Doctrine Analysis
Doctrine Analysis
This Language Package’s doctrine_risk_registry.json tracks 40 doctrines across Romans 1-16, each assigned a risk tier that drives Phase 2 review routing.
Risk tier summary
| Tier | Count | Review routing | Example doctrines |
|---|---|---|---|
| Critical | 7 | Human theologian, every occurrence | Grace, Salvation, Incarnation, Deity of Christ, Sonship of Christ, Resurrection of Christ, Messianic Promise |
| High | 13 | Human theologian | Gospel, Apostleship, Inspiration of Scripture, Lordship of Christ, Faith, Adoption, Sanctification, Sainthood, Church as God’s People |
| Medium | 17 | Native speaker review | Divine Calling, Humanity of Christ, Davidic Covenant, Prayer and Intercession, Spiritual Gifts, Evangelism |
| Low | 3 | Automated review only | Thanksgiving, Mutual Edification, Christian Fellowship |
Why Critical doctrines cluster where they do
All seven Critical-risk doctrines share one property distinct from a syncretism-with-vocabulary-substitution risk profile: each is a doctrine that Islamic theology explicitly and specifically denies or reframes by name, in verses many Swahili-speaking readers with Islamic background or exposure can cite directly (Quran 112 on sonship; Quran 4:157 on the crucifixion).
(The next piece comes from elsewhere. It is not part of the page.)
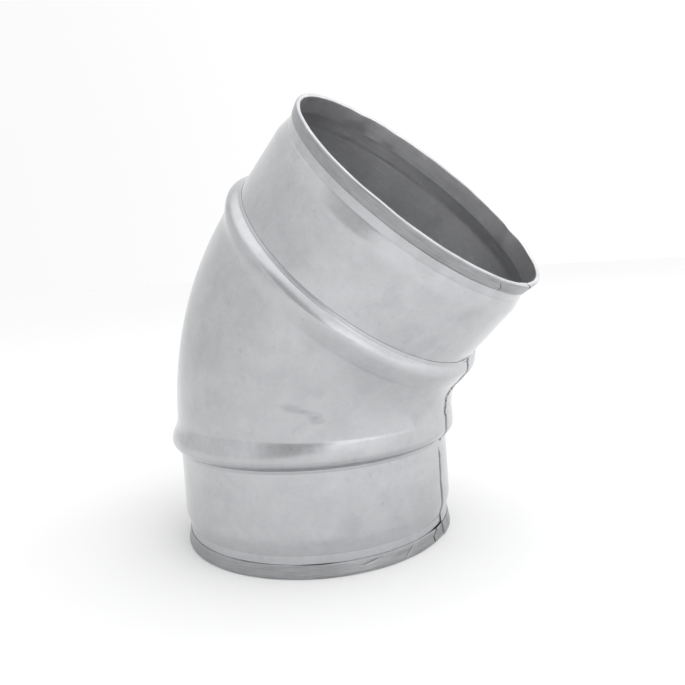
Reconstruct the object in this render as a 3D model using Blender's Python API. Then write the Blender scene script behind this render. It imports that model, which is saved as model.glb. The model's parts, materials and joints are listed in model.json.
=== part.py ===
"""A 45 degree flue elbow in galvanised sheet: two straight collars and a curved middle gore.

Both collars are the same part. Each is one strip of sheet, rolled up and lapped at its seam. Its free
end is necked in and folded back outside into a lip, and its other end flares out and sits in the bead at
the end of the gore. The bead closes round the flare and holds it, but it is round and square to the
collar, so each collar can still be turned in the gore. The upper collar is the lower one end for end.

Units are metres and +Z is up. The elbow stands on the lip of its lower collar, bends towards +X, and has
its origin under the middle of its bounding box.
"""
import math

import bmesh
import bpy
from mathutils import Matrix, Vector

# Driving dimensions of the whole elbow
SHEET = 0.0006                      # thickness of the galvanised sheet
BODY_RADIUS = 0.075                 # outside of a collar
BEND_ANGLE = math.radians(45)
BEND_RADIUS = 0.1045                # of the gore's centre line
COLUMNS = 48                        # vertices round the pipe, apart from the seam's own

# Collar, measured from its lip along its axis
COLLAR_LENGTH = 0.0515              # from the lip to the edge of the gore's skirt
LIP_INSIDE_RADIUS = 0.0725
LIP_THICKNESS = 0.0024              # across the folded edge
LIP_CORNER = 0.0004                 # rounding of the fold, on the middle of the sheet
LIP_HEIGHT = 0.0066                 # from the fold to the sheet's cut edge
LIP_EDGE_GAP = 0.0004               # between the cut edge and the neck
NECK_LENGTH = 0.0110
SHOULDER_LENGTH = 0.0072            # cone from the neck up to the full radius

# Gore, measured from its cut edge along its centre line
TUBE_RADIUS = 0.0757                # outside of the gore between its beads
GORE_STRAIGHT = 0.0140              # straight length at each end
SKIRT_RADIUS = 0.07595              # outside of the short skirt that hugs the collar
SKIRT_LENGTH = 0.0015
BEAD_RADIUS = 0.0795                # outside of the bead's crest
BEAD_CREST = 0.0069
BEAD_END = 0.0178                   # where the bead has run out into the tube
THROAT_RADIUS = 0.0788              # at the middle of the throat, which is fuller than the tube
THROAT_SPREAD = 1.5                 # how quickly that fullness fades round the pipe

# Flared end of a collar, measured from the gore's cut edge into the gore
FLARE_START = 0.0025
FLARE_CREST = 0.0068
FLARE_END = 0.0086
FLARE_RADIUS = 0.0780               # outside of the flare, which the bead's skirt holds in

# Lap seam of each strip, at the throat of the bend
LAP_EDGE = math.radians(5.5)        # cut edge of the outer layer
LAP_END = math.radians(14.7)        # cut edge of the inner layer
LAP_RAMP_END = math.radians(27.0)   # where the outer layer is back on the pipe's radius
CUT_WIDTH = math.radians(0.03)      # angle that a cut edge takes
LAP_FADE_START = 0.0080             # before the gore's edge, a collar's lap is pressed flat
LAP_FADE_END = 0.0010
UPPER_TURN = math.radians(4.5)      # how far the upper collar is turned in the gore

STEEL_COLOUR = (0.60, 0.61, 0.62, 1.0)
STEEL_ROUGHNESS = 0.36


def clear_scene():
    """Remove every object that the file opens with."""
    for obj in list(bpy.data.objects):
        bpy.data.objects.remove(obj, do_unlink=True)


def galvanised_steel(name, shade):
    """Zinc-coated steel; shade darkens or lightens one piece a little."""
    material = bpy.data.materials.new(name)
    material.use_nodes = True
    surface = material.node_tree.nodes["Principled BSDF"]
    colour = [shade * channel for channel in STEEL_COLOUR[:3]] + [1.0]
    surface.inputs["Base Color"].default_value = colour
    surface.inputs["Metallic"].default_value = 1.0
    surface.inputs["Roughness"].default_value = STEEL_ROUGHNESS
    return material


def column_angles():
    """Angles round the pipe from the throat, with a close pair at each cut edge of the lap."""
    evenly = [2 * math.pi * i / COLUMNS for i in range(COLUMNS)]
    cuts = [edge + side * CUT_WIDTH for edge in (LAP_EDGE, LAP_END) for side in (-1, 1)]
    return sorted(evenly + cuts)


def outer_lift(angle):
    """How far the lap raises the outside of the sheet at an angle."""
    if LAP_EDGE < angle <= LAP_END:
        return SHEET
    if LAP_END < angle < LAP_RAMP_END:
        return SHEET * (LAP_RAMP_END - angle) / (LAP_RAMP_END - LAP_END)
    return 0.0


def inner_lift(angle):
    """How far the lap raises the inside: only past the inner layer's cut edge."""
    return outer_lift(angle) if angle > LAP_END else 0.0


def arc(centre, radius, start, end, steps):
    """Points of an arc in the profile plane, from angle start to angle end, in degrees."""
    angles = [math.radians(start + (end - start) * i / steps) for i in range(steps + 1)]
    return [(centre[0] + radius * math.cos(a), centre[1] + radius * math.sin(a)) for a in angles]


def smooth_step(t):
    """An S-shaped ramp from 0 to 1 with level ends."""
    return t * t * (3 - 2 * t)


def offset_path(path, distance):
    """The profile path moved sideways to its left, with mitred corners."""
    moved = []
    for i, point in enumerate(path):
        here = Vector(point)
        before = (here - Vector(path[i - 1])).normalized() if i > 0 else None
        after = (Vector(path[i + 1]) - here).normalized() if i < len(path) - 1 else None
        along_in = before or after
        along_out = after or before
        normal_in = Vector((-along_in.y, along_in.x))
        normal_out = Vector((-along_out.y, along_out.x))
        mitre = normal_in + normal_out
        mitre *= 2 / mitre.length_squared
        moved.append(tuple(here + mitre * distance))
    return moved


def lip_path():
    """Middle of the sheet in the folded lip, from the cut edge round the fold to the neck."""
    neck = LIP_INSIDE_RADIUS + SHEET / 2
    flap = LIP_INSIDE_RADIUS + LIP_THICKNESS - SHEET / 2
    corner_height = SHEET / 2 + LIP_CORNER
    cut_edge = (neck + SHEET + LIP_EDGE_GAP, LIP_HEIGHT)
    outer_corner = arc((flap - LIP_CORNER, corner_height), LIP_CORNER, 0, -90, 2)
    inner_corner = arc((neck + LIP_CORNER, corner_height), LIP_CORNER, -90, -180, 2)
    return [cut_edge] + outer_corner, inner_corner


def collar_tube_path():
    """Middle of the sheet from the neck to the flared end inside the gore."""
    neck = LIP_INSIDE_RADIUS + SHEET / 2
    body = BODY_RADIUS - SHEET / 2
    flare = FLARE_RADIUS - SHEET / 2
    path = [(neck, NECK_LENGTH), (body, NECK_LENGTH + SHOULDER_LENGTH)]
    path += [(body, COLLAR_LENGTH - fade) for fade in (LAP_FADE_START, LAP_FADE_END)]
    for i in range(4):
        t = i / 3
        height = FLARE_START + t * (FLARE_CREST - FLARE_START)
        path.append((body + (flare - body) * smooth_step(t), COLLAR_LENGTH + height))
    path.append((flare, COLLAR_LENGTH + FLARE_END))
    return path


def collar_loop():
    """Closed profile of a collar as (radius, height, outer) points.

    outer is True where the point belongs to the outer layer of the lap, so that the lap raises it.
    """
    flap, inner_corner = lip_path()
    path = flap + inner_corner + collar_tube_path()
    left = offset_path(path, SHEET / 2)
    right = offset_path(path, -SHEET / 2)
    loop = [(r, z, i < len(flap)) for i, (r, z) in enumerate(left)]
    loop += [(r, z, True) for r, z in reversed(right)]
    return loop


def between(start, end, value):
    """How far a value lies from start to end, held between 0 and 1."""
    return min(max((value - start) / (end - start), 0.0), 1.0)


def gore_radius(distance, angle):
    """Outside radius of the gore at a distance from its nearer cut edge and an angle from the throat."""
    if distance <= BEAD_CREST:
        rise = math.sin(between(SKIRT_LENGTH, BEAD_CREST, distance) * math.pi / 2)
        return SKIRT_RADIUS + (BEAD_RADIUS - SKIRT_RADIUS) * rise
    fall = smooth_step(between(BEAD_CREST, BEAD_END, distance))
    tube = BEAD_RADIUS + (TUBE_RADIUS - BEAD_RADIUS) * fall
    throat_fall = smooth_step(between(BEAD_CREST, gore_length() / 2, distance))
    throat = BEAD_RADIUS + (THROAT_RADIUS - BEAD_RADIUS) * throat_fall
    return tube + (throat - tube) * ((1 + math.cos(angle)) / 2) ** THROAT_SPREAD


def gore_length():
    """Length of the gore's centre line between the edges of its two skirts."""
    return 2 * GORE_STRAIGHT + BEND_RADIUS * BEND_ANGLE


def gore_frame(distance):
    """Placement of the pipe's cross-section at a distance along the gore's centre line."""
    bent = min(max((distance - GORE_STRAIGHT) / BEND_RADIUS, 0.0), BEND_ANGLE)
    straight_on = max(distance - GORE_STRAIGHT - BEND_RADIUS * BEND_ANGLE, 0.0)
    straight_in = min(distance, GORE_STRAIGHT)
    around = Matrix.Translation((BEND_RADIUS, 0, straight_in)) @ Matrix.Rotation(bent, 4, "Y")
    return around @ Matrix.Translation((-BEND_RADIUS, 0, straight_on))


def gore_distances():
    """Distances of the gore's rings: close together in the beads, wide apart in the bend."""
    first_half = [0.0, SKIRT_LENGTH]
    first_half += [SKIRT_LENGTH + (BEAD_CREST - SKIRT_LENGTH) * i / 4 for i in (1, 2, 3, 4)]
    first_half += [BEAD_CREST + (BEAD_END - BEAD_CREST) * i / 5 for i in (1, 2, 3, 4, 5)]
    bend = gore_length() - 2 * BEAD_END
    middle = [BEAD_END + bend * i / 8 for i in range(1, 8)]
    return first_half + middle + [gore_length() - d for d in reversed(first_half)]


def skin(name, loops, material):
    """A closed tube-shaped mesh through loops of vertices, the last joined to the first."""
    bm = bmesh.new()
    rings = [[bm.verts.new(point) for point in loop] for loop in loops]
    for i, ring in enumerate(rings):
        previous = rings[i - 1]
        for j in range(len(ring)):
            bm.faces.new((previous[j - 1], previous[j], ring[j], ring[j - 1]))
    bmesh.ops.recalc_face_normals(bm, faces=bm.faces)
    mesh = bpy.data.meshes.new(name)
    bm.to_mesh(mesh)
    bm.free()
    mesh.shade_smooth()
    mesh.set_sharp_from_angle(angle=math.radians(35))
    mesh.materials.append(material)
    return mesh


def collar_mesh():
    """A collar standing on its lip, with its axis on Z."""
    loops = []
    for radius, height, outer in collar_loop():
        lift = outer_lift if outer else inner_lift
        raised = between(COLLAR_LENGTH - LAP_FADE_END, COLLAR_LENGTH - LAP_FADE_START, height)
        columns = [(radius + raised * lift(a), a) for a in column_angles()]
        loops.append([(r * math.cos(a), r * math.sin(a), height) for r, a in columns])
    return skin("collar", loops, galvanised_steel("collar_steel", 1.0))


def gore_mesh():
    """The gore with its lower skirt's edge centred on the origin."""
    outside, inside = [], []
    for distance in gore_distances():
        frame = gore_frame(distance)
        nearer = min(distance, gore_length() - distance)
        for loops, depth, lift in ((outside, 0.0, outer_lift), (inside, SHEET, inner_lift)):
            columns = [(gore_radius(nearer, a) - depth + lift(a), a) for a in column_angles()]
            loops.append([frame @ Vector((r * math.cos(a), r * math.sin(a), 0)) for r, a in columns])
    return skin("gore", outside + inside[::-1], galvanised_steel("gore_steel", 0.97))


def add_empty(name, matrix, parent=None):
    """A small empty that carries a piece on its joint's axis."""
    empty = bpy.data.objects.new(name, None)
    empty.empty_display_size = 0.02
    bpy.context.collection.objects.link(empty)
    empty.parent = parent
    empty.matrix_local = matrix
    return empty


def add_piece(name, mesh, parent, matrix=None):
    """A sub-part placed in its parent's frame."""
    piece = bpy.data.objects.new(name, mesh)
    bpy.context.collection.objects.link(piece)
    piece.parent = parent
    piece.matrix_local = matrix or Matrix.Identity(4)
    return piece


def centre_on_origin(base, pieces):
    """Move the base so that the middle of the whole bounding box lies over the origin."""
    bpy.context.view_layer.update()
    corners = [piece.matrix_world @ vertex.co for piece in pieces for vertex in piece.data.vertices]
    for axis in (0, 1):
        values = [corner[axis] for corner in corners]
        base.location[axis] -= (min(values) + max(values)) / 2


def main():
    clear_scene()
    collar = collar_mesh()
    base = add_empty("elbow_base", Matrix.Identity(4))
    lower_collar = add_piece("lower_collar", collar, base)
    lower_swivel = add_empty("lower_swivel", Matrix.Translation((0, 0, COLLAR_LENGTH)), base)
    middle_gore = add_piece("middle_gore", gore_mesh(), lower_swivel)
    upper_swivel = add_empty("upper_swivel", gore_frame(gore_length()), middle_gore)
    end_for_end = Matrix.Translation((0, 0, COLLAR_LENGTH)) @ Matrix.Rotation(math.pi, 4, "X")
    turned = Matrix.Rotation(UPPER_TURN, 4, "Z") @ end_for_end
    upper_collar = add_piece("upper_collar", collar, upper_swivel, turned)
    centre_on_origin(base, [lower_collar, middle_gore, upper_collar])


main()
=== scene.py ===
import json
import math
import random

import bpy
import numpy as np
from mathutils import Matrix, Vector


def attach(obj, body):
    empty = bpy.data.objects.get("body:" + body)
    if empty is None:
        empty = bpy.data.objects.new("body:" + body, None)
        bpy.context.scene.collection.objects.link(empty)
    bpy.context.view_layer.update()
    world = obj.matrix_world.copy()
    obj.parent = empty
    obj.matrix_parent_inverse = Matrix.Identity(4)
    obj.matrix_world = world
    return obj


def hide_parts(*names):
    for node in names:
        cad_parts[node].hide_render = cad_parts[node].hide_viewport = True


# The visible shells of a 45 degree flue elbow in galvanised sheet: two collars and a curved middle gore

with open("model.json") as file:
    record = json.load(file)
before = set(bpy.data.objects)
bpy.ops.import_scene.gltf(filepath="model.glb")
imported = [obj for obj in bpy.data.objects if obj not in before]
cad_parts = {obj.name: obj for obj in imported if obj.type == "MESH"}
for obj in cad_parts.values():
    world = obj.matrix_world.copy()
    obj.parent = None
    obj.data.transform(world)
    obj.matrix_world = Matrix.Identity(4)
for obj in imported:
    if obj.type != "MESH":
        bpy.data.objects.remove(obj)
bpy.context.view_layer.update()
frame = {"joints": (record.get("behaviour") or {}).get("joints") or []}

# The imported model's joints place everything
JOINTS = {joint["name"]: joint for joint in frame["joints"]}
LOWER_PIVOT = Vector(JOINTS["lower_swivel"]["pos_m"])
UPPER_PIVOT = Vector(JOINTS["upper_swivel"]["pos_m"])
UPPER_AXIS = Vector(JOINTS["upper_swivel"]["axis"])
BEND_ANGLE = math.atan2(UPPER_AXIS.x, UPPER_AXIS.z)
COLLAR_LENGTH = LOWER_PIVOT.z

# Dimensions of the CAD model, in metres
SHEET = 0.0006
BODY_RADIUS = 0.075
BEND_RADIUS = 0.1045
NECK_RADIUS = 0.0725
LIP_THICKNESS = 0.0024
LIP_HEIGHT = 0.0066
LIP_EDGE_GAP = 0.00003
NECK_LENGTH = 0.0110
SHOULDER_LENGTH = 0.0072
TUBE_RADIUS = 0.0757
GORE_STRAIGHT = 0.0140
SKIRT_RADIUS = 0.07595
SKIRT_LENGTH = 0.0015
BEAD_RADIUS = 0.0795
BEAD_CREST = 0.0069
BEAD_END = 0.0178
THROAT_RADIUS = 0.0788
THROAT_SPREAD = 1.5
FLARE_START = 0.0025
FLARE_CREST = 0.0068
FLARE_END = 0.0086
FLARE_RADIUS = 0.0780
LAP_EDGE = 5.5
LAP_END = 14.7
LAP_RAMP_END = 27.0
UPPER_TURN = 4.5
GORE_LENGTH = 2 * GORE_STRAIGHT + BEND_RADIUS * BEND_ANGLE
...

This isn’t primarily a vocabulary problem the way Hindi’s avatar/moksha substitution risk is — Swahili’s existing Christian vocabulary for these doctrines is already precise and well established. The risk is instead that correctly-translated doctrine will be automatically read through, and potentially rejected by, a specific competing theological framework unless this curriculum engages that framework directly rather than translating past it.
Review routing rationale
Critical and High risk doctrines (20 of 40) require mandatory human theologian review because an automated or native-speaker-only check could confirm the Swahili is lexically correct without catching that the doctrine, presented without apologetic framing, will simply be filtered through and dismissed by an Islamic theological lens. A second, distinct risk category — Holy Spirit, spiritual gifts, sanctification, and intercession — requires the same high-tier review for the different reason of traditional African spirit-world syncretism risk. Native speaker review is sufficient for the 17 Medium-risk doctrines, which include most of the shared Christological narrative background (humanity of Christ, Davidic covenant) where Islamic and Christian traditions have more common ground than conflict.